Start Source excerpt
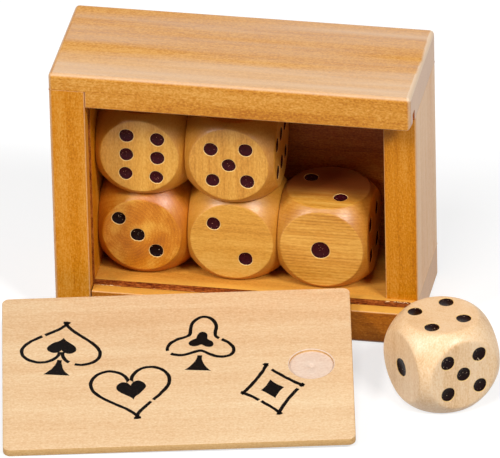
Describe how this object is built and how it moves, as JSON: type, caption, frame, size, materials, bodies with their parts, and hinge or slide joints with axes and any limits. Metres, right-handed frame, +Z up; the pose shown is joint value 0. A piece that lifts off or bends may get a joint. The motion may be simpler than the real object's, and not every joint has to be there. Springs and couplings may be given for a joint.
{
  "type": "dice set in wooden case",
  "caption": "Small wooden case with a grooved sliding lid taken off, holding rounded wooden dice whose pips are drilled and painted; one stands beside it.",
  "frame": {"origin": "middle of the underside of the case, as it stands on one long wall", "axes": "+X along the case towards the low end that the lid passes over, +Y from the open face to the back panel, +Z up"},
  "size_m": [0.1118, 0.0912, 0.062],
  "materials": {
    "case_wood": "fine sanded and clear lacquered",
    "lid_wood": "bare fine sanded",
    "die_wood": "tumbled and waxed, pips painted black",
    "print_ink": "matt screen printing ink"
  },
  "bodies": {
    "case": {"long_wall_bottom": "case_wood", "long_wall_top": "case_wood", "closed_end_wall": "case_wood", "low_end_wall": "case_wood", "back_panel": "case_wood"},
    "lid": {"sliding_lid": "lid_wood"},
    "die_upper_left": {"die_upper_left": "die_wood"},
    "die_upper_middle": {"die_upper_middle": "die_wood"},
    "die_lower_left": {"die_lower_left": "die_wood"},
    "die_lower_middle": {"die_lower_middle": "die_wood"},
    "die_lower_right": {"die_lower_right": "die_wood"},
    "die_outside": {"die_outside": "die_wood"}
  },
  "joints": [
    {"name": "lid_pick_up", "type": "slide", "parent": "case", "child": "lid", "axis": [0, -0.8, 0.6], "range_m": [0, 0.09]},
    {"name": "upper_left_out", "type": "slide", "parent": "case", "child": "die_upper_left", "axis": [0, -1, 0], "range_m": [0, 0.036]},
    {"name": "upper_middle_out", "type": "slide", "parent": "case", "child": "die_upper_middle", "axis": [0, -1, 0], "range_m": [0, 0.036]},
    {"name": "lower_left_out", "type": "slide", "parent": "case", "child": "die_lower_left", "axis": [0, -1, 0], "range_m": [0, 0.012]},
    {"name": "lower_middle_out", "type": "slide", "parent": "case", "child": "die_lower_middle", "axis": [0, -1, 0], "range_m": [0, 0.0078]},
    {"name": "lower_right_out", "type": "slide", "parent": "case", "child": "die_lower_right", "axis": [0, -0.766, 0.6428], "range_m": [0, 0.042]},
    {"name": "outside_lift", "type": "slide", "parent": "case", "child": "die_outside", "axis": [0, 0, 1], "range_m": [0, 0.04]}
  ]
}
End Source excerpt
* Your instructions *
Extract all of the data above without altering anything.

* Correct output *
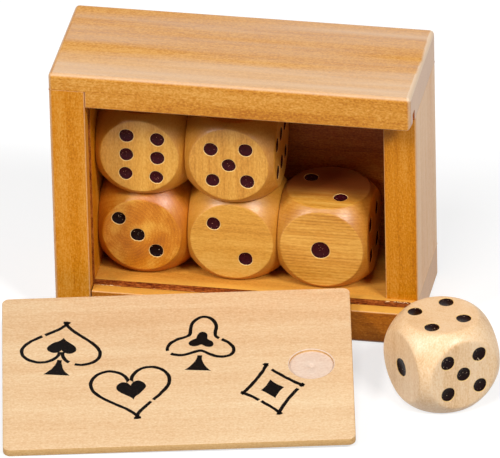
Describe how this object is built and how it moves, as JSON: type, caption, frame, size, materials, bodies with their parts, and hinge or slide joints with axes and any limits. Metres, right-handed frame, +Z up; the pose shown is joint value 0. A piece that lifts off or bends may get a joint. The motion may be simpler than the real object's, and not every joint has to be there. Springs and couplings may be given for a joint.
{
  "type": "dice set in wooden case",
  "caption": "Small wooden case with a grooved sliding lid taken off, holding rounded wooden dice whose pips are drilled and painted; one stands beside it.",
  "frame": {"origin": "middle of the underside of the case, as it stands on one long wall", "axes": "+X along the case towards the low end that the lid passes over, +Y from the open face to the back panel, +Z up"},
  "size_m": [0.1118, 0.0912, 0.062],
  "materials": {
    "case_wood": "fine sanded and clear lacquered",
    "lid_wood": "bare fine sanded",
    "die_wood": "tumbled and waxed, pips painted black",
    "print_ink": "matt screen printing ink"
  },
  "bodies": {
    "case": {"long_wall_bottom": "case_wood", "long_wall_top": "case_wood", "closed_end_wall": "case_wood", "low_end_wall": "case_wood", "back_panel": "case_wood"},
    "lid": {"sliding_lid": "lid_wood"},
    "die_upper_left": {"die_upper_left": "die_wood"},
    "die_upper_middle": {"die_upper_middle": "die_wood"},
    "die_lower_left": {"die_lower_left": "die_wood"},
    "die_lower_middle": {"die_lower_middle": "die_wood"},
    "die_lower_right": {"die_lower_right": "die_wood"},
    "die_outside": {"die_outside": "die_wood"}
  },
  "joints": [
    {"name": "lid_pick_up", "type": "slide", "parent": "case", "child": "lid", "axis": [0, -0.8, 0.6], "range_m": [0, 0.09]},
    {"name": "upper_left_out", "type": "slide", "parent": "case", "child": "die_upper_left", "axis": [0, -1, 0], "range_m": [0, 0.036]},
    {"name": "upper_middle_out", "type": "slide", "parent": "case", "child": "die_upper_middle", "axis": [0, -1, 0], "range_m": [0, 0.036]},
    {"name": "lower_left_out", "type": "slide", "parent": "case", "child": "die_lower_left", "axis": [0, -1, 0], "range_m": [0, 0.012]},
    {"name": "lower_middle_out", "type": "slide", "parent": "case", "child": "die_lower_middle", "axis": [0, -1, 0], "range_m": [0, 0.0078]},
    {"name": "lower_right_out", "type": "slide", "parent": "case", "child": "die_lower_right", "axis": [0, -0.766, 0.6428], "range_m": [0, 0.042]},
    {"name": "outside_lift", "type": "slide", "parent": "case", "child": "die_outside", "axis": [0, 0, 1], "range_m": [0, 0.04]}
  ]
}